* _Task directions_
Set down exactly the first line of the entries and every line after it, through the line with "of the floor.".

* _Material for this exercise_
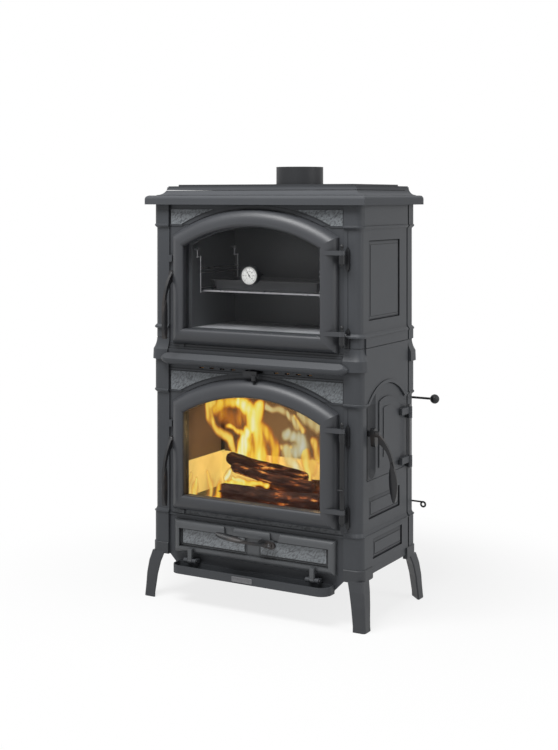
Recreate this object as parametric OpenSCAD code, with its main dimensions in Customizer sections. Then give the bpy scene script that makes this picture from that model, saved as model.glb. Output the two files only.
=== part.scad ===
// Two-storey cast iron range cooker: a wood firebox below, a glass-fronted oven
// above it, and a hob plate with a flue collar on top. Millimetres.
// X is to the right, Y to the back and Z up. The front face of the corner posts
// is the plane y = 0 before place() moves the origin to the middle of the floor.

/* [Body] */
// Width over the corner posts
body_w = 730; // [700:1:800]
// Depth from the front posts to the rear posts
body_d = 381; // [375:1:420]
// Radius of the body's upright corners
corner_r = 22.6; // [18:0.2:26]
// Thickness of the cast walls behind the posts' face
wall = 12; // [11:0.5:14]
// Thickness of the front casting's plate
plate_t = 8; // [6:0.5:10]
// How far the wall panels lie behind the mouldings
inset = 4.6; // [3:0.2:5]
// How far the sharp edge of a ledge moulding stands out
ledge_out = 2.6; // [1.5:0.1:4]
// Width of each corner post seen from the front
post_w = 59; // [50:1:64]
// Depth of the front casting behind the posts
front_set = 9; // [8.5:0.5:12]

/* [Heights] */
// Floor to the underside of the base
leg_h = 171; // [150:1:200]
// Height of the base that holds the ash pan
base_h = 96; // [96:1:110]
// Height of the fire stage
fire_h = 544; // [540:1:580]
// Height of the oven stage
oven_h = 415; // [412:1:450]

/* [Top] */
// How far the top plate stands out past the posts
plate_over = 18.6; // [12:0.2:26]
// Height of the moulded top plate
plate_h = 57; // [56:1:66]
// Thickness of the hob plate that shows above the top plate
hob_rise = 5; // [3:1:10]
// Distance of the hob plate from the face of the posts
hob_set = 58; // [50:1:70]
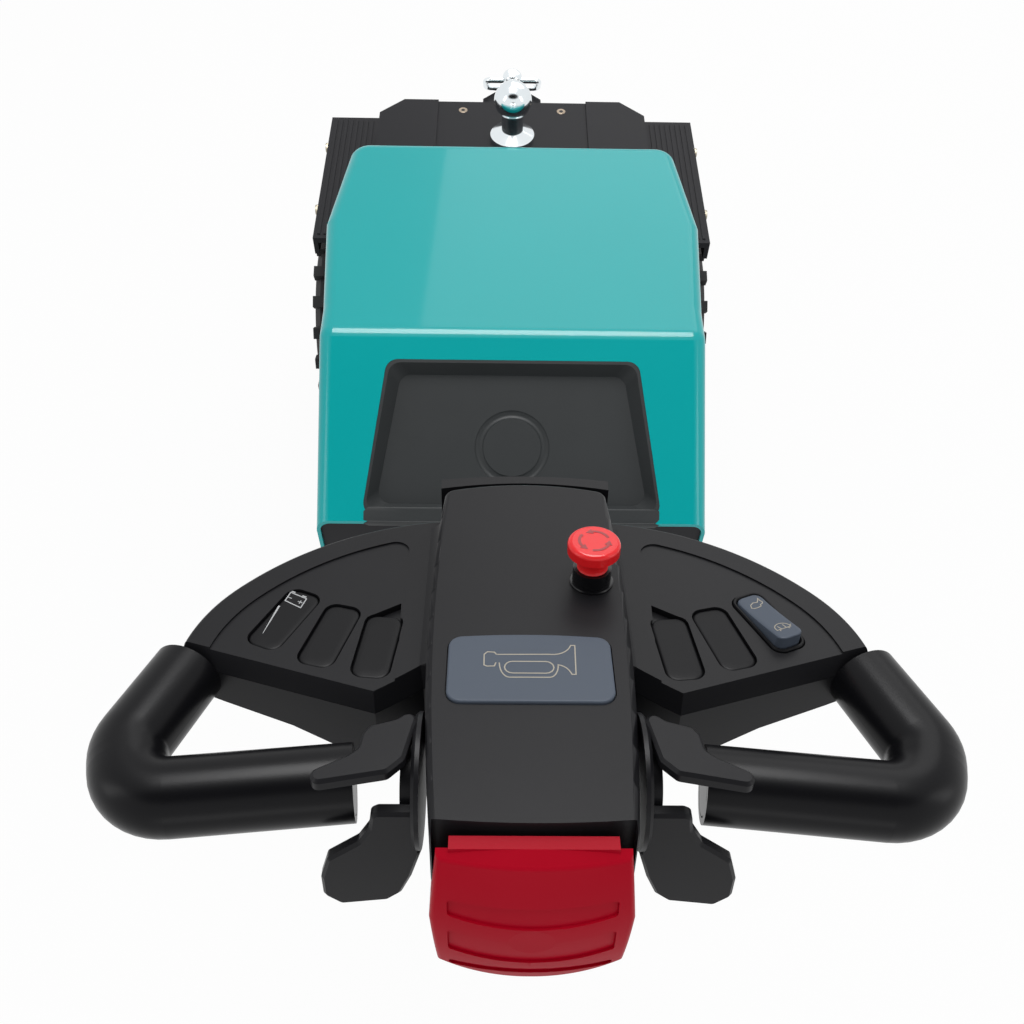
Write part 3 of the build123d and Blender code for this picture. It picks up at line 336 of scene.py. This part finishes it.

* _Complete answer_
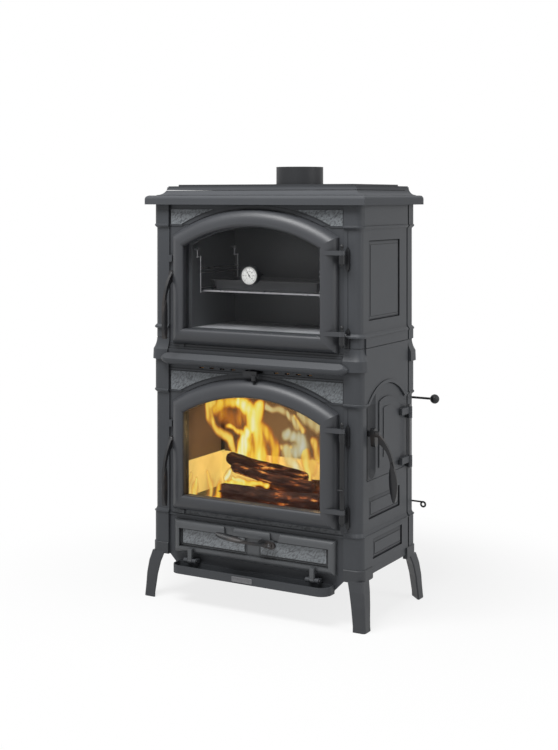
Recreate this object as parametric OpenSCAD code, with its main dimensions in Customizer sections. Then give the bpy scene script that makes this picture from that model, saved as model.glb. Output the two files only.
=== part.scad ===
// Two-storey cast iron range cooker: a wood firebox below, a glass-fronted oven
// above it, and a hob plate with a flue collar on top. Millimetres.
// X is to the right, Y to the back and Z up. The front face of the corner posts
// is the plane y = 0 before place() moves the origin to the middle of the floor.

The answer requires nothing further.